(Stored dataset items)
— BEGIN —

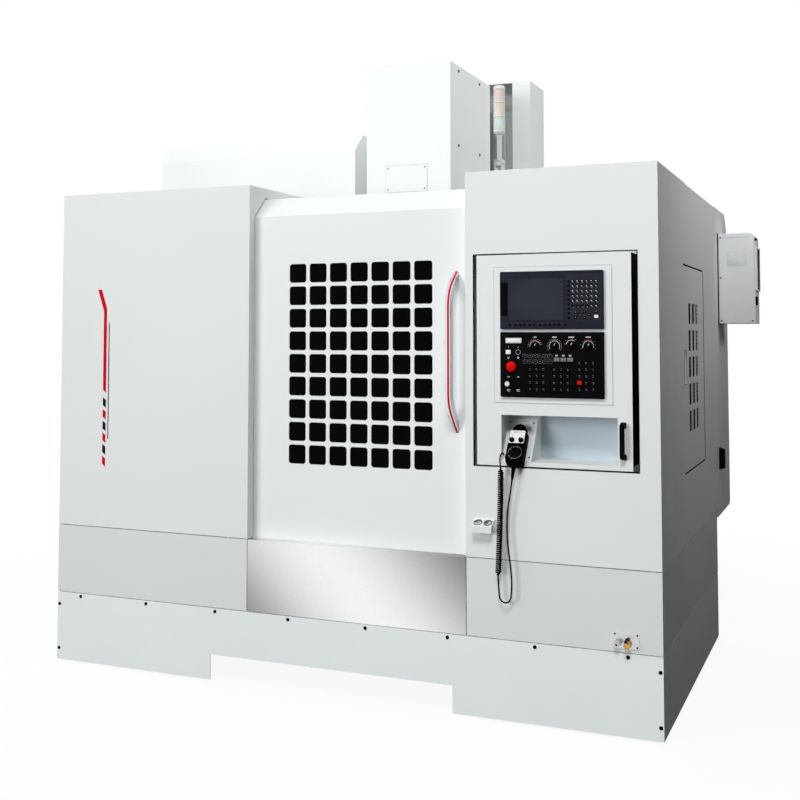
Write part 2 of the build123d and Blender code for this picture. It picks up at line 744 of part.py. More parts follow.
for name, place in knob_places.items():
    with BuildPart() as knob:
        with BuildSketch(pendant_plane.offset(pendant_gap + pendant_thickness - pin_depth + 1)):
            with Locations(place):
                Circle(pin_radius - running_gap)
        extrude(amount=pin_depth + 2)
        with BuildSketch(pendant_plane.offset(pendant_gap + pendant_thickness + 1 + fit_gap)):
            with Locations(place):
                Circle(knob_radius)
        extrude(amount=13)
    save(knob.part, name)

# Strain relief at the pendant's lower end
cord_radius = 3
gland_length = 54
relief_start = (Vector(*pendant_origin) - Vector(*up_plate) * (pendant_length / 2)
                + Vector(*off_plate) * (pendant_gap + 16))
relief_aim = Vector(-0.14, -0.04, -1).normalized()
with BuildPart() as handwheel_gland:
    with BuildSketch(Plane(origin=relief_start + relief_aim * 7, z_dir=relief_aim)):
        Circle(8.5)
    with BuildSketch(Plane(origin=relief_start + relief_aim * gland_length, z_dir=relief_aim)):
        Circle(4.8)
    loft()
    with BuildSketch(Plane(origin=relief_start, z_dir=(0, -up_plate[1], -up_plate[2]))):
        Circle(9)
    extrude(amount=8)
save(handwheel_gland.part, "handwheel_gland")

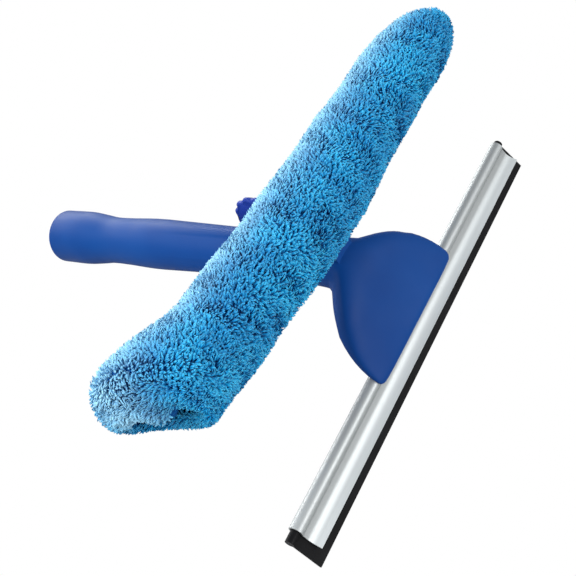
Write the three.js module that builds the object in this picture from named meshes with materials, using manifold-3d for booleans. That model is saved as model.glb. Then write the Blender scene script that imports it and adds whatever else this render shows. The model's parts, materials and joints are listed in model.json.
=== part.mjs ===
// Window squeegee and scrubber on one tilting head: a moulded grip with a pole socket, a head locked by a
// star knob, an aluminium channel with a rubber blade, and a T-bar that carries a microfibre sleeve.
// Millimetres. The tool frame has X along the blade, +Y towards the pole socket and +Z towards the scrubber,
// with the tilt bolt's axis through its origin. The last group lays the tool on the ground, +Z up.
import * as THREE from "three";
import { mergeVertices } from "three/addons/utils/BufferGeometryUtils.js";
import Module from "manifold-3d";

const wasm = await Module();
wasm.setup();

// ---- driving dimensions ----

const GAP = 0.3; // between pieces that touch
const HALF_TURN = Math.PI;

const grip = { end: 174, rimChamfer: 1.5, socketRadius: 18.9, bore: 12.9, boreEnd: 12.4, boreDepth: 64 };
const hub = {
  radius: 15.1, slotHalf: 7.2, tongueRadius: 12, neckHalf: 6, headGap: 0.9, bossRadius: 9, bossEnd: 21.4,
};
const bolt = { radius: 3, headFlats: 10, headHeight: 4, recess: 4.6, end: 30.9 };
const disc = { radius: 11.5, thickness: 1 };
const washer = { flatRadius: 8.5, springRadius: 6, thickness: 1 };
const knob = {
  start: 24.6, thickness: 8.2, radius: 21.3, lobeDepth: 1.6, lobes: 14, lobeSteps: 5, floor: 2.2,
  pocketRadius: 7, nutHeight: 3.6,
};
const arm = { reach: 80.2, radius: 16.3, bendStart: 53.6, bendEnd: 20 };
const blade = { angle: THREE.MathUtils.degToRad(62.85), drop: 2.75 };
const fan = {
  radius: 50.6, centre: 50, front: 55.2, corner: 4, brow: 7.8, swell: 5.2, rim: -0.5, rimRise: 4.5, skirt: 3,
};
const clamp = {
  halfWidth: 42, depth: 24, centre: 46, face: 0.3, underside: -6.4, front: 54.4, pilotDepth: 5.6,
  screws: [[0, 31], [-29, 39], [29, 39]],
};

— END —

Stated problem – Reproduce the full listing word for word.

Complete answer –
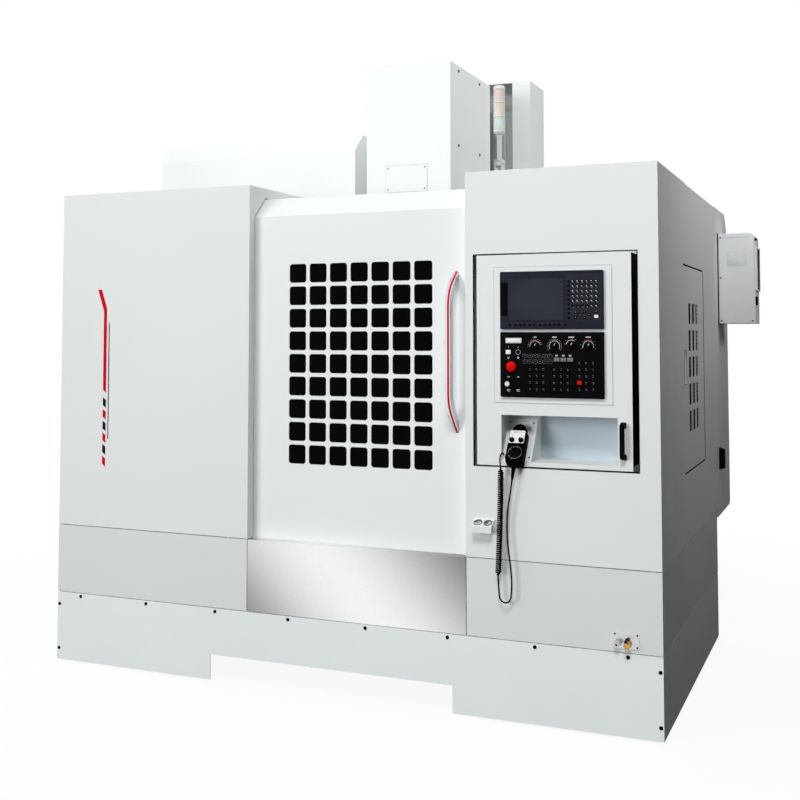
Write part 2 of the build123d and Blender code for this picture. It picks up at line 744 of part.py. More parts follow.
for name, place in knob_places.items():
    with BuildPart() as knob:
        with BuildSketch(pendant_plane.offset(pendant_gap + pendant_thickness - pin_depth + 1)):
            with Locations(place):
                Circle(pin_radius - running_gap)
        extrude(amount=pin_depth + 2)
        with BuildSketch(pendant_plane.offset(pendant_gap + pendant_thickness + 1 + fit_gap)):
            with Locations(place):
                Circle(knob_radius)
        extrude(amount=13)
    save(knob.part, name)

# Strain relief at the pendant's lower end
cord_radius = 3
gland_length = 54
relief_start = (Vector(*pendant_origin) - Vector(*up_plate) * (pendant_length / 2)
                + Vector(*off_plate) * (pendant_gap + 16))
relief_aim = Vector(-0.14, -0.04, -1).normalized()
with BuildPart() as handwheel_gland:
    with BuildSketch(Plane(origin=relief_start + relief_aim * 7, z_dir=relief_aim)):
        Circle(8.5)
    with BuildSketch(Plane(origin=relief_start + relief_aim * gland_length, z_dir=relief_aim)):
        Circle(4.8)
    loft()
    with BuildSketch(Plane(origin=relief_start, z_dir=(0, -up_plate[1], -up_plate[2]))):
        Circle(9)
    extrude(amount=8)
save(handwheel_gland.part, "handwheel_gland")

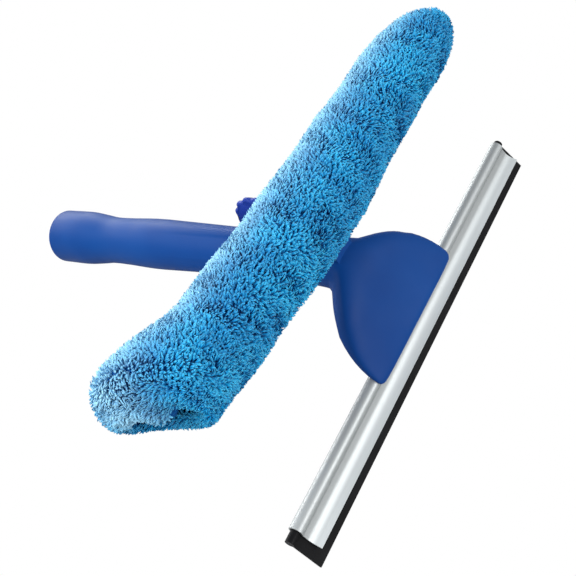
Write the three.js module that builds the object in this picture from named meshes with materials, using manifold-3d for booleans. That model is saved as model.glb. Then write the Blender scene script that imports it and adds whatever else this render shows. The model's parts, materials and joints are listed in model.json.
=== part.mjs ===
// Window squeegee and scrubber on one tilting head: a moulded grip with a pole socket, a head locked by a
// star knob, an aluminium channel with a rubber blade, and a T-bar that carries a microfibre sleeve.
// Millimetres. The tool frame has X along the blade, +Y towards the pole socket and +Z towards the scrubber,
// with the tilt bolt's axis through its origin. The last group lays the tool on the ground, +Z up.
import * as THREE from "three";
import { mergeVertices } from "three/addons/utils/BufferGeometryUtils.js";
import Module from "manifold-3d";

const wasm = await Module();
wasm.setup();

// ---- driving dimensions ----

const GAP = 0.3; // between pieces that touch
const HALF_TURN = Math.PI;

const grip = { end: 174, rimChamfer: 1.5, socketRadius: 18.9, bore: 12.9, boreEnd: 12.4, boreDepth: 64 };
const hub = {
  radius: 15.1, slotHalf: 7.2, tongueRadius: 12, neckHalf: 6, headGap: 0.9, bossRadius: 9, bossEnd: 21.4,
};
const bolt = { radius: 3, headFlats: 10, headHeight: 4, recess: 4.6, end: 30.9 };
const disc = { radius: 11.5, thickness: 1 };
const washer = { flatRadius: 8.5, springRadius: 6, thickness: 1 };
const knob = {
  start: 24.6, thickness: 8.2, radius: 21.3, lobeDepth: 1.6, lobes: 14, lobeSteps: 5, floor: 2.2,
  pocketRadius: 7, nutHeight: 3.6,
};
const arm = { reach: 80.2, radius: 16.3, bendStart: 53.6, bendEnd: 20 };
const blade = { angle: THREE.MathUtils.degToRad(62.85), drop: 2.75 };
const fan = {
  radius: 50.6, centre: 50, front: 55.2, corner: 4, brow: 7.8, swell: 5.2, rim: -0.5, rimRise: 4.5, skirt: 3,
};
const clamp = {
  halfWidth: 42, depth: 24, centre: 46, face: 0.3, underside: -6.4, front: 54.4, pilotDepth: 5.6,
  screws: [[0, 31], [-29, 39], [29, 39]],
};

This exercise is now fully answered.